There’s evidence all along Nova Scotia’s south shore of Tropical Storm Lee’s presence.

“Just a lot of trees falling on power lines and on people’s properties, had a lot of leaf debris and shingles have coming off the roofs as well,” says landscaper, Page Beynon.

The mayor of the Municipality of the District of Lunenburg says Lee packed more punch than any storm in the last 50 years.

“Juan hit us hard, but this hit us harder along our shoreline and it did more damage,” says Carolyn Bolivar-Getson. “We have infrastructure, provincial infrastructure that definitely has been compromised down along our shorelines. Green Bay, Crescent Beach, some of these areas, Bear Trap Road.”

As of late Monday afternoon, thousands of customers along the south shore were still without electricity.

Power crews working on the lines in Chester, N.S., on September 18, 2023. (Jonathan MacInnis/CTV Atlantic)

“We are going on now, getting into close to our third day and there are people that are losing their fridge supplies and the ability to be able to stay at home and do the things that they normally do,” Bolivar-Getspn says.

Nova Scotia power’s Matt Drover says the utility was better prepared for Lee’s aftermath and is trying to get the lights back on as soon as possible.
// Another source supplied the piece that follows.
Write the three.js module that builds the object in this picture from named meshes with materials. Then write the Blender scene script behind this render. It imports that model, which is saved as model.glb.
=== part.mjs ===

“First of all is bringing in crews in advance. We reached out to our partners in all the various provinces that are close by pretty much a week in advance to bring your crews in and have them ready to go and staged throughout the province to restore power as soon as the storm has passed.”

Damage from post-tropical storm Lee in Lunenburg, N.S., on September 18, 2023. (Jonathan MacInnis/CTV Atlantic)

Not in time however for Bill Quiat. The Chester resident couldn’t pick up his mail today because downed trees and power lines closed the post office for the day.

“I came up today to get the mail and also to take a look at the heritage tree that was right behind me which was a big part of Chester,” Quait says.

One of hundreds of trees that have come down, and taken the power with them.

For anyone still without electricity, Mayor Carolyn Bolivar-Getson says there are a number of comfort centres in firehalls, churches and community centres that will remain open until everyone’s power has been restored.